Following the completion of this residency in 1963, Herman began a successful surgical practice in KCK, adding staff as his practice expanded, then erecting a Doctors’ building with nine other doctors in downtown KCK. He was now practicing in all of the major hospitals in the Kansas City metropolitan area. Ironically, he ended up teaching residents in the old Kansas City General Hospital #1 (Truman Hospital at this time) from which he was originally denied entrance.

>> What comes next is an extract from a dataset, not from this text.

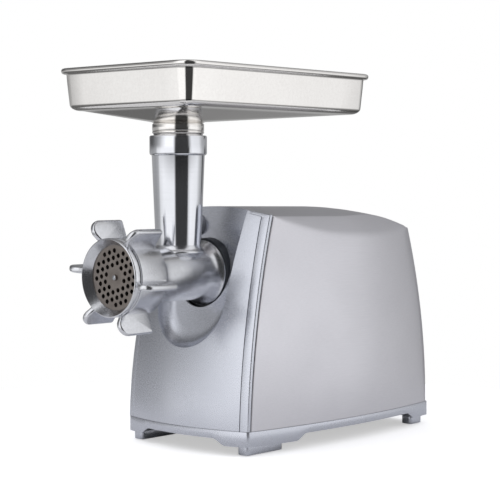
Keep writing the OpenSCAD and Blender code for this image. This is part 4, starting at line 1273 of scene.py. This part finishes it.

His list of service positions in the ensuing years is remarkable. He served on the advisory council for several Chancellors of KU, starting with Archie Dykes. He is an honorary Colonel of the Kansas Calvary since 1978 (KU people will know this as a Public Relations group that recruits outstanding high school students into the KU program). He was the medical president of Providence Hospital in 1971 and Bethany Hospital in 1982. He served on the Medical School Admissions Committee for KU from 1978 to 1981. The list includes at least another dozen and a half medical and civic organizations for which he has given so generously of his time and talents.

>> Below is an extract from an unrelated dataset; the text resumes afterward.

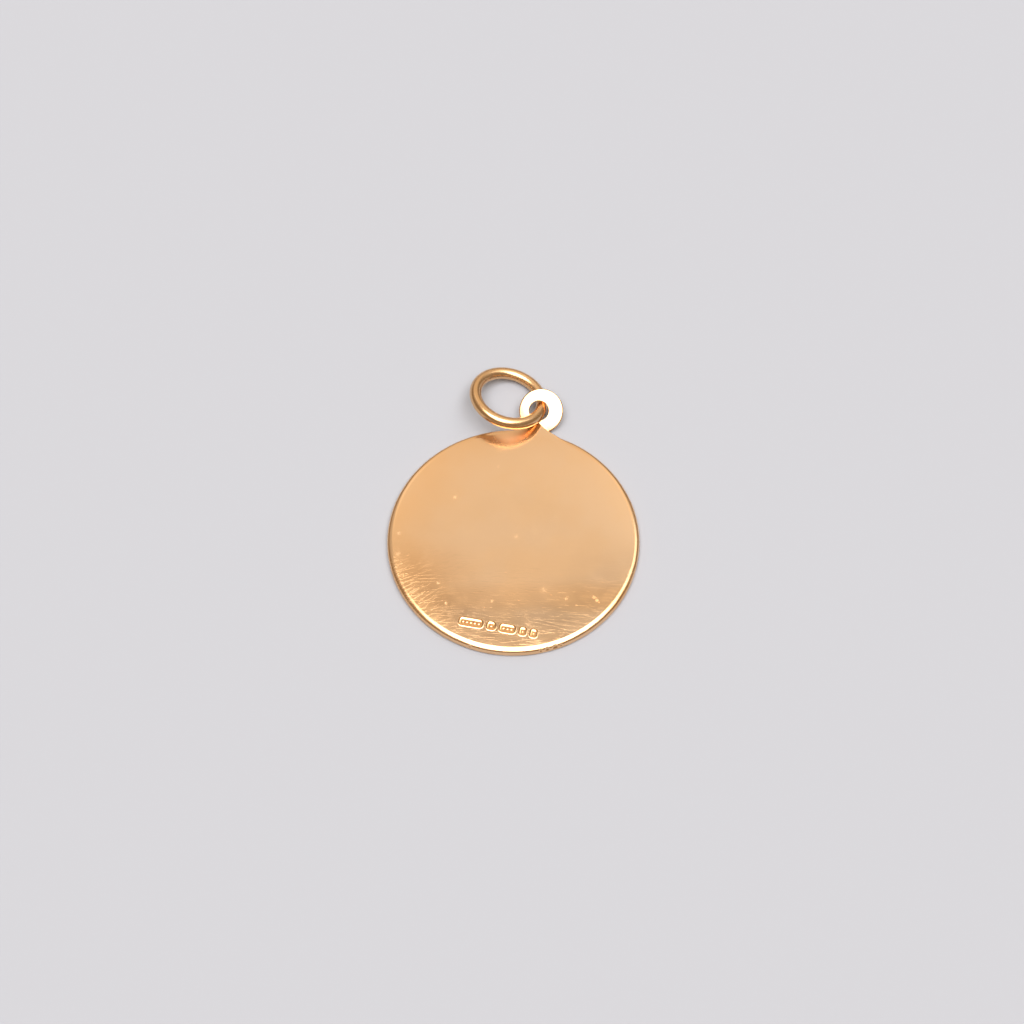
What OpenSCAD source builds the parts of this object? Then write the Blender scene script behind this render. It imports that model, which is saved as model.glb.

Upon Dr. Jones’s retirement from the VA Hospital in Kansas City, MO, in 2005 at the age of 80, then KC Mayor Kay Barnes wrote the following proclamation about his service to our area: “ …Whereas, Dr. Jones was the first African-American physician to practice at St. Luke’s Hospital, and he was one of the first to practice at Queen of the World Hospital, Dr. Jones tolerated the problem of segregation in civic, educational and medical institutions and weathered the racism that has been a lasting, if troubling, theme in America. Dr. Jones is well known as a consummate professional and an outstanding teacher. He is deeply respected by colleagues and beloved by the many patients he has served over the years, and he will be missed when he retires from his position at the Veterans Hospital…Now, therefore, I, Kay Barnes, Mayor of Kansas City, MO, do hereby salute Dr. Herman H. Jones and congratulate him on this important milestone.”

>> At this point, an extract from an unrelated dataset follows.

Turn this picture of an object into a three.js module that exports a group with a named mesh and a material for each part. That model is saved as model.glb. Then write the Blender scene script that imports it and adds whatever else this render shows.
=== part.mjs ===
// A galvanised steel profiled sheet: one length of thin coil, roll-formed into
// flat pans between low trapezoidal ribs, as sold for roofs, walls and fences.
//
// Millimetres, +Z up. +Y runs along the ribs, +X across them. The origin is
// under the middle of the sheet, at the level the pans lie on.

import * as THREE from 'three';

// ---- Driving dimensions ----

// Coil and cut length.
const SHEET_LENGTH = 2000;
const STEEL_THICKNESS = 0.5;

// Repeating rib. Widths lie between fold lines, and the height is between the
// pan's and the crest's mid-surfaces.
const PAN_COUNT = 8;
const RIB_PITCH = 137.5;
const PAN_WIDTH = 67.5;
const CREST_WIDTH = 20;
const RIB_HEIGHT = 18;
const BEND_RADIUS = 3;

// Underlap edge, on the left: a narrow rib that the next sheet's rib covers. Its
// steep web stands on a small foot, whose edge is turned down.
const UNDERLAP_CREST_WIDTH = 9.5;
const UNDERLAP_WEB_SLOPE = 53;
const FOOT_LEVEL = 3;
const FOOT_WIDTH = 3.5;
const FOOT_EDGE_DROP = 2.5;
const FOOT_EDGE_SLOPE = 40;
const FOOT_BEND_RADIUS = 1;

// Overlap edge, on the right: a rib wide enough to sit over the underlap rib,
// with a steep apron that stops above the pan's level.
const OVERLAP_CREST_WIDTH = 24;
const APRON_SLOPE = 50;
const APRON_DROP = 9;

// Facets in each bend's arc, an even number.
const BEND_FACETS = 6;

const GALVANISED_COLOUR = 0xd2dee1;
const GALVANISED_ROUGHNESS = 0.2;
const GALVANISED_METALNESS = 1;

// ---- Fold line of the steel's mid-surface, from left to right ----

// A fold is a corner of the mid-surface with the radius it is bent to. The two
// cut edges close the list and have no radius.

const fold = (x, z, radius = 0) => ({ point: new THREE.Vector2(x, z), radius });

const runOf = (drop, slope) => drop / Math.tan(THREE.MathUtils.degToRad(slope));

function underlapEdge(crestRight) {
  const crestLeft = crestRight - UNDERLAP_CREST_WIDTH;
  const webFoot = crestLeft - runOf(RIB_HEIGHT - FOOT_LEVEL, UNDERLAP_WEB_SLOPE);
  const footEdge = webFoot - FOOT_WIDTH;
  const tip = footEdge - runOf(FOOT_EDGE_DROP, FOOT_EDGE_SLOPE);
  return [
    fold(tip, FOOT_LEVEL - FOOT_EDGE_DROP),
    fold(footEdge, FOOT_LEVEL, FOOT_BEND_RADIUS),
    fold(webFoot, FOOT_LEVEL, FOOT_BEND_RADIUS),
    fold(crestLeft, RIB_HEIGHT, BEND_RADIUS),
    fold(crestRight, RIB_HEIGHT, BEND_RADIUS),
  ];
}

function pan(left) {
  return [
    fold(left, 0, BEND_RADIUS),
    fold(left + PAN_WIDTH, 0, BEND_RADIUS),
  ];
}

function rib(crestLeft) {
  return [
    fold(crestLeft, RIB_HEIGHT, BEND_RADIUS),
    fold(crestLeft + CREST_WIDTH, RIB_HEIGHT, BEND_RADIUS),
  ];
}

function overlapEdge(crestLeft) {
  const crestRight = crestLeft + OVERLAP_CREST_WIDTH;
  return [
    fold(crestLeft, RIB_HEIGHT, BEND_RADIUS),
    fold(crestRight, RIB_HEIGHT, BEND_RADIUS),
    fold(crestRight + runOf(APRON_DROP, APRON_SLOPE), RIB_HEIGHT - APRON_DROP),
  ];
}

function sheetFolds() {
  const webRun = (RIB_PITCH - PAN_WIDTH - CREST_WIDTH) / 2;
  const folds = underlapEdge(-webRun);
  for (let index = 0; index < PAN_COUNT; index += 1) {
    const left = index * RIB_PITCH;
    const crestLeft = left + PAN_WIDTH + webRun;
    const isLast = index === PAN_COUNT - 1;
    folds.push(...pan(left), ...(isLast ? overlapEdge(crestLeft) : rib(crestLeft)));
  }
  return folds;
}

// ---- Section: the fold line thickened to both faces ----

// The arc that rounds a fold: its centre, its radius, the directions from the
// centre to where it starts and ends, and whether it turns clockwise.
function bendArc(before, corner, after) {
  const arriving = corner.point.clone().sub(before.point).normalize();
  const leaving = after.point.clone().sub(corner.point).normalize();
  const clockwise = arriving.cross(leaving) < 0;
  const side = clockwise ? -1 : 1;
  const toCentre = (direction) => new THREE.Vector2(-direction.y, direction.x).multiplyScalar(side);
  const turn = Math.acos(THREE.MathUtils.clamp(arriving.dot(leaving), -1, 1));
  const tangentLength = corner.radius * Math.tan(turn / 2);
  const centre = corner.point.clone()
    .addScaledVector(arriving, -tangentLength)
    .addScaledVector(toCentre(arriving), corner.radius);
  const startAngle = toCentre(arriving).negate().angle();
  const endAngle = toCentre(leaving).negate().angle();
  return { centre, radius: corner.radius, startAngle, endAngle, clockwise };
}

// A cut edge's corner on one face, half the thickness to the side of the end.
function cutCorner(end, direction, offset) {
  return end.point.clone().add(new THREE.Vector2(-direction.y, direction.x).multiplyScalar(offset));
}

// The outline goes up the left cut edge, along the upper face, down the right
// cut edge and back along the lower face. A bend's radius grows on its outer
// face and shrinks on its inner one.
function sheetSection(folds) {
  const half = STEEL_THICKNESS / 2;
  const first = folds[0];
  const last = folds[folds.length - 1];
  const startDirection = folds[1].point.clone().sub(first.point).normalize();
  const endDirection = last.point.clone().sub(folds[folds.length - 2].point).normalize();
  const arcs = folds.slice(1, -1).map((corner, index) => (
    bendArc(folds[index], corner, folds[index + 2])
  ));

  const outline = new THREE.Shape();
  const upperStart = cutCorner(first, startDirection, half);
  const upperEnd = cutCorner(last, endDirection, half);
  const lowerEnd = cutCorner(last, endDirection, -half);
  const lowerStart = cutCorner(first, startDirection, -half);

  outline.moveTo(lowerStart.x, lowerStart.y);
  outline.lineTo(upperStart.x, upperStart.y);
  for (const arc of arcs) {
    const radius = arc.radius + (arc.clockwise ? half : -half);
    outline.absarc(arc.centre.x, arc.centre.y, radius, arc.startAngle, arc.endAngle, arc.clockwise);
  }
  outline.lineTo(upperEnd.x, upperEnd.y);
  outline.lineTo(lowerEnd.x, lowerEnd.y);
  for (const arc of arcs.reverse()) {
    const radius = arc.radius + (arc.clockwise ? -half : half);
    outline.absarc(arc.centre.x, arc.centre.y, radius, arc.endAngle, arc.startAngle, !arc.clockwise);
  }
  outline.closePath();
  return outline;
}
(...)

Throughout these same years, Barbara and Herman have raised four accomplished children. Oldest son, Herman H. Jones, III, a Stanford University graduate, is an emergency room physician in New Orleans; son, Dwayne E. Jones, MDS from Harvard, Is a pain specialist, managing three pain clinics in the KC area. Dwayne lives with his wife and four children in neighboring Saddle Brook; Daughter Pamela was recruited to attend school at Professional Children’s School in New York before becoming a member of the Dance Theater of Harlem. Pamela was honored to be the first black teenager to ever appear on the cover of Seventeen Magazine, which occurred in January of 1972 when she was 18 years old.

Pamela now works as a nurse in NYC. Their other daughter, Donna, went to New York years ago to visit her sister. She loved New York and began working with Bill Blass and later started her own design company in Milan, Italy. There she met her husband, the love of her life, and is now Donna Jones Badocci. These accomplished children have also produced eight grandchildren for the Jones, four living in Saddle Brook, three in Milan and one in New Orleans. One of the grandchildren, Adriana, from Milan, is now living with Herman and Barbara, attending Shawnee Mission NW so she can attend an American university after graduation this May.

Herman and Barbara have a bit more time since Herman officially retired in 2005. True to his amazing gifts, talents, work ethic, and his desire to make a difference, Herman confided to us that after 2005, he continued to work as a consultant to the Coroner of The Unified Government of Wyandotte County.

What an honor it was to learn from the Jones about the history of their lives together.